The IPO delivered several firsts for the state energy firm. Aramco’s limited sale raised $25.6 billion December 5 to take the title of the world’s largest IPO, beating the $25 billion record set by Chinese e-commerce firm Alibaba in 2014.

The Saudi company announced that it may exercise all or part of a 15% “greenshoe” purchase option during the first 30 days of trading, selling more shares should demand dictate — potentially totalling 3.45 billion shares. This could increase the IPO’s sales proceeds to $29.4 billion.

With an initial valuation of $1.7 trillion and trading on the Tadawul, Aramco is the world’s most valuable publicly listed company. The first-day performance on the Saudi stock exchange pushed Aramco’s valuation up to around $1.88 trillion and the second day’s trading temporarily lifted that valuation to more than $2 trillion.

Reaching that threshold is vindication for the Saudi government, which had long argued for a $2 trillion valuation against substantially lower estimates from within financial and oil industry circles.

The Saudi government settled on a $1.7 trillion figure for the IPO, though still convinced the higher valuation was justified. Speaking about the valuation on December 6, Saudi Oil Minister Prince Abdulaziz bin Salman Al Saud said: “It will be higher than the $2 trillion. I can bet this will happen.”

The Saudi government began buying participation interest in the original oil entity Aramco from American oil company consortium partners in 1973, starting with a 25% stake, increasing to 60% the following year and, in 1980, acquiring 100% participation interest in the oil company. In 1988, Saudi Aramco was formally established.

Riyadh set the ball rolling on the partial privatisation of Aramco in early 2016 when then-Deputy Crown Prince Mohammed bin Salman bin Abdulaziz broached the idea of selling up to 5% of the company on both the domestic exchange and one or more foreign bourses.
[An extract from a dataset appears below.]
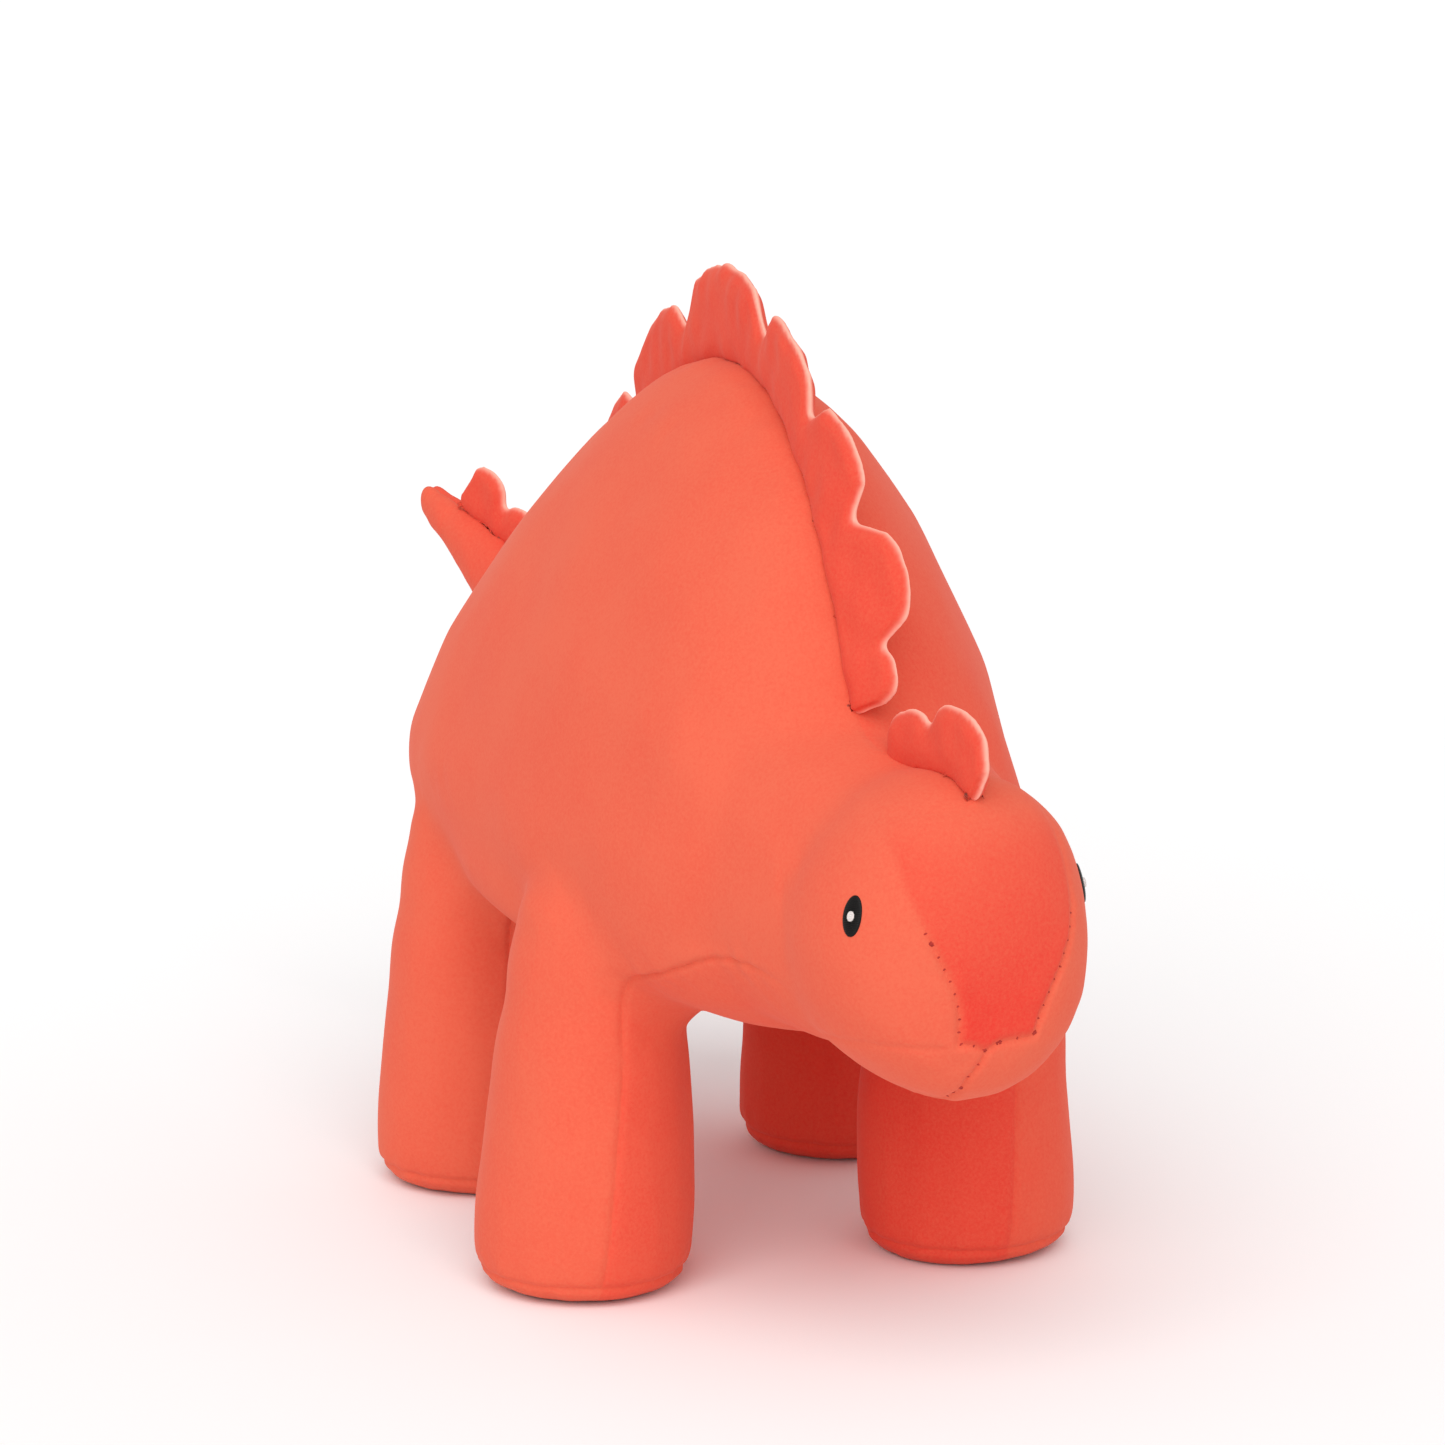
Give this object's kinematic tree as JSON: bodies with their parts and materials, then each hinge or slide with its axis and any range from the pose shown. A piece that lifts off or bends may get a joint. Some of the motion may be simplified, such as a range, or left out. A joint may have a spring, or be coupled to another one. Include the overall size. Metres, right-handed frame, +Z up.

Saudi Crown Prince Mohammed declared that at a valuation of $2 trillion, the Aramco IPO would garner up to $100 billion in sales proceeds. That revenue was to be directed into the Saudi sovereign wealth fund, the Public Investment Fund (PIF), to spur investment as part of the kingdom’s economic transformation programme known as Saudi Vision 2030.
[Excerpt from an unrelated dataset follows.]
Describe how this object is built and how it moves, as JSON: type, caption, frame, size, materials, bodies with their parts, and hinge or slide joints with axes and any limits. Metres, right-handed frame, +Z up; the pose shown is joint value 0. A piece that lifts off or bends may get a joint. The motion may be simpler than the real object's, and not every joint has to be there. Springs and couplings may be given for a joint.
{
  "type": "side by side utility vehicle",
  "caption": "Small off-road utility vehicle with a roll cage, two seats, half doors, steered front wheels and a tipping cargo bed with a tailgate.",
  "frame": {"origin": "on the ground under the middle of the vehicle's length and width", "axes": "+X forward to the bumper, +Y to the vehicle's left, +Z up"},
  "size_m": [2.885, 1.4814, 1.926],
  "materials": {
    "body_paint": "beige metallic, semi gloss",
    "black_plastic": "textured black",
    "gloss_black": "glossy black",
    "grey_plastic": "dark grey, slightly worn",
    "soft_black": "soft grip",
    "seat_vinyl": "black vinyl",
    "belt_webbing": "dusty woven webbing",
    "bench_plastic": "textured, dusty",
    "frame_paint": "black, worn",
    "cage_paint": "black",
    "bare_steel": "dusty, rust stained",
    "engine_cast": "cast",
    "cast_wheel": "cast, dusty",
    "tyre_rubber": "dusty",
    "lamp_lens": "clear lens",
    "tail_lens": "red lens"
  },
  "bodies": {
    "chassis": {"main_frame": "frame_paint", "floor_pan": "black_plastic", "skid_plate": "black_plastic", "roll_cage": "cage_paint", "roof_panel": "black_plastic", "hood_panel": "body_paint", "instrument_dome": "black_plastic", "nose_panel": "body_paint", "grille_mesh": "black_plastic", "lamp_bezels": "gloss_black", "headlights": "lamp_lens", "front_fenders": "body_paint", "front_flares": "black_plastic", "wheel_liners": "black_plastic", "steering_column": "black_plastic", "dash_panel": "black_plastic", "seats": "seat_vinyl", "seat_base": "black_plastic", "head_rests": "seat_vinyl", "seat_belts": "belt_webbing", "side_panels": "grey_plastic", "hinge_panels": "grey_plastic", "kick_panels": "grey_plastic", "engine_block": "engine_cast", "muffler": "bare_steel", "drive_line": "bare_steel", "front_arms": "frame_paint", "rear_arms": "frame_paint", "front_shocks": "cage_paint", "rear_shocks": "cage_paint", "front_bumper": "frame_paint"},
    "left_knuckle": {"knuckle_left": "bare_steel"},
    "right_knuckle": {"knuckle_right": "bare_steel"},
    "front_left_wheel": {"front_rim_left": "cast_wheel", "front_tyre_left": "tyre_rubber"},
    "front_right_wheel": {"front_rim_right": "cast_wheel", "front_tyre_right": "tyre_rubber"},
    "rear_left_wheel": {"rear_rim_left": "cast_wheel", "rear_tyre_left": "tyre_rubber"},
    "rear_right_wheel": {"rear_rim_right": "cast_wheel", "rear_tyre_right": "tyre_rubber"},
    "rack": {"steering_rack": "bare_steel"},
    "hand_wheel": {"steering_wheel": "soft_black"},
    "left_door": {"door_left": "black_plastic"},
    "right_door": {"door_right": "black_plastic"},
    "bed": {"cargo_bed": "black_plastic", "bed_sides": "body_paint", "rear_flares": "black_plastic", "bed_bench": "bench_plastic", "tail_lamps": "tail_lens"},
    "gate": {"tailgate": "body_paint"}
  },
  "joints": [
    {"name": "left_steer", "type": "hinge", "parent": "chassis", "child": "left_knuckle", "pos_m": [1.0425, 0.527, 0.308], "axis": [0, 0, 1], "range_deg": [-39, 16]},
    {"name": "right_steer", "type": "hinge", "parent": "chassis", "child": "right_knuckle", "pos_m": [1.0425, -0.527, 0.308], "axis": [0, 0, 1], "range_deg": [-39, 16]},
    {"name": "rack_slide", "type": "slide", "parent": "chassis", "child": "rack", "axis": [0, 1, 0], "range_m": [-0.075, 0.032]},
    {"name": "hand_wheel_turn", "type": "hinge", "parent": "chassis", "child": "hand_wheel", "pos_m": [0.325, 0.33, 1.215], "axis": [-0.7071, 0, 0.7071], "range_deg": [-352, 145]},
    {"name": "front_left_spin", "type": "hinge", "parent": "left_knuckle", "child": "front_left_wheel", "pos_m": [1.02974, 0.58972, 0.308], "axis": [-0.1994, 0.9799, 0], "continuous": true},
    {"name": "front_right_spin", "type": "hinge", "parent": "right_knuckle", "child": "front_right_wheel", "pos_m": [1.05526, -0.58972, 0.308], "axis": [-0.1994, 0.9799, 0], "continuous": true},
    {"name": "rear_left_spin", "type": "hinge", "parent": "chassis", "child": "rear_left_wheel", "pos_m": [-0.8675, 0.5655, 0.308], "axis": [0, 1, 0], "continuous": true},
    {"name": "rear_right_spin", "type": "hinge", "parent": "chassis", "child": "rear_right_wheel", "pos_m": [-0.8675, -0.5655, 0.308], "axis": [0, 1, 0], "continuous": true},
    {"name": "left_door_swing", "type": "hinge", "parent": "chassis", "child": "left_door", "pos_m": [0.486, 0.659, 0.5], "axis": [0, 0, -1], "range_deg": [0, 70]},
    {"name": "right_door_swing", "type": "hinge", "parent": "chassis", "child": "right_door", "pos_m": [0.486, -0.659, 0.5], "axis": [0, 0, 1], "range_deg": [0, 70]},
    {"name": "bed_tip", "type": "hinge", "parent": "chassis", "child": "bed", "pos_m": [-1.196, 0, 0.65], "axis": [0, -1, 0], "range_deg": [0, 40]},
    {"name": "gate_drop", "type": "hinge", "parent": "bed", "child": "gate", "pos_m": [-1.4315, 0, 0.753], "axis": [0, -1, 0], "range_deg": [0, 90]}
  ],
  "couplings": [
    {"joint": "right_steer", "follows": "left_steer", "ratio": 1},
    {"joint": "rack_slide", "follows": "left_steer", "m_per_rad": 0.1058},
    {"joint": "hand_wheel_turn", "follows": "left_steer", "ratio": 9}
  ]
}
After numerous setbacks, the scaled-back IPO focused primarily on a domestic and Gulf investor base with the sole listing on the Tadawul. Aramco stipulated that the 1.5% offering would be divided into two tranches — 0.5% of shares dedicated to retail (individual) investors and 1% of shares allotted to institutional investors.

The Saudi government pressed wealthy Saudi families to make large purchases and called on Gulf allies, through their sovereign wealth funds, to invest heavily in the limited sale. The Saudi government encouraged its citizens through a robust public relations campaign to take part in the historic opportunity to own a piece of the oil firm.

The IPO proved immensely popular within the kingdom, with retail and institutional investors together bidding for 4.56 times the number of shares offered in the IPO. More than 5 million retail investors applied for the company shares. Saudi Aramco IPO manager Samba Capital reported that 97% of the retail investors who received shares were from the country, while Saudi companies, funds and government institutions comprised 75% of the institutional shares sold.

Even should the Aramco IPO ultimately garner close to $30 billion in sales proceeds, it is a fraction of the $100 billion that the Saudi government had envisioned to reshape the kingdom’s economy and shift it away from being oil-centric through strategic in-kingdom and foreign investments.

In an interview with Bloomberg News, Saudi Finance Minister Mohammed al-Jadaan said the PIF would be emphasising domestic opportunities from the IPO earnings, saying “a lot of their allocation will go into the local economy, sectors that are promising, sectors that are large, requiring a large investment that the private sector cannot really invest on their own.”